*Set exercise*:
Your task is to print all of the material verbatim.

┄┄┄┄┄┄

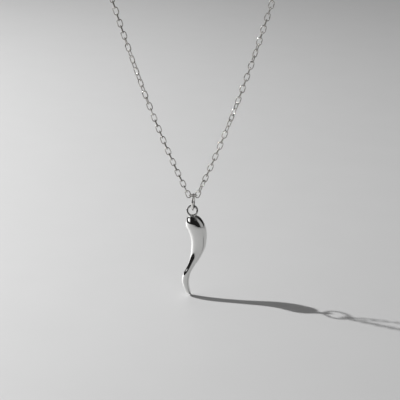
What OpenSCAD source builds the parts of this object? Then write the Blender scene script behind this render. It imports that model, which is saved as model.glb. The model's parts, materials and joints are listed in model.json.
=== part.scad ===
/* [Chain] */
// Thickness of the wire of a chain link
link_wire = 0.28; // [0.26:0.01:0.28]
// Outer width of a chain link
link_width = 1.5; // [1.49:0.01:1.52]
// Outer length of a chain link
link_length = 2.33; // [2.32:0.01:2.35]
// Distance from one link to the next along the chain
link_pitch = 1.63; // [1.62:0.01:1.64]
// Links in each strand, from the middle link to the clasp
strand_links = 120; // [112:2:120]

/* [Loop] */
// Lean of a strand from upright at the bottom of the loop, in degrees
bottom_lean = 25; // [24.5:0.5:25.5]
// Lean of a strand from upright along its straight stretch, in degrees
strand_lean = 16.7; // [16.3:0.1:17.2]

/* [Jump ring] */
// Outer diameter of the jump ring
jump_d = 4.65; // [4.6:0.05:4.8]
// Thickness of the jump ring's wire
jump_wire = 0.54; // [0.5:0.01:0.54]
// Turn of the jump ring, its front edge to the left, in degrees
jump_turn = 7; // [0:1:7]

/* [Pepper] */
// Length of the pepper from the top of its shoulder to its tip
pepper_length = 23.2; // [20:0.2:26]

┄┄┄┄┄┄

*Result for this task*:
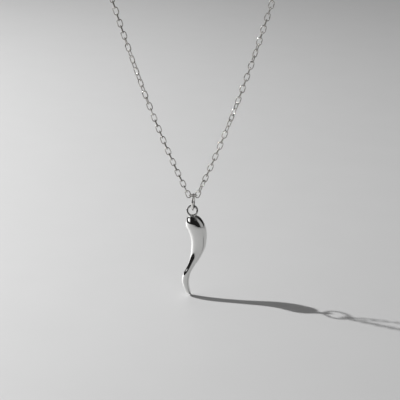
What OpenSCAD source builds the parts of this object? Then write the Blender scene script behind this render. It imports that model, which is saved as model.glb. The model's parts, materials and joints are listed in model.json.
=== part.scad ===
/* [Chain] */
// Thickness of the wire of a chain link
link_wire = 0.28; // [0.26:0.01:0.28]
// Outer width of a chain link
link_width = 1.5; // [1.49:0.01:1.52]
// Outer length of a chain link
link_length = 2.33; // [2.32:0.01:2.35]
// Distance from one link to the next along the chain
link_pitch = 1.63; // [1.62:0.01:1.64]
// Links in each strand, from the middle link to the clasp
strand_links = 120; // [112:2:120]

/* [Loop] */
// Lean of a strand from upright at the bottom of the loop, in degrees
bottom_lean = 25; // [24.5:0.5:25.5]
// Lean of a strand from upright along its straight stretch, in degrees
strand_lean = 16.7; // [16.3:0.1:17.2]

/* [Jump ring] */
// Outer diameter of the jump ring
jump_d = 4.65; // [4.6:0.05:4.8]
// Thickness of the jump ring's wire
jump_wire = 0.54; // [0.5:0.01:0.54]
// Turn of the jump ring, its front edge to the left, in degrees
jump_turn = 7; // [0:1:7]

/* [Pepper] */
// Length of the pepper from the top of its shoulder to its tip
pepper_length = 23.2; // [20:0.2:26]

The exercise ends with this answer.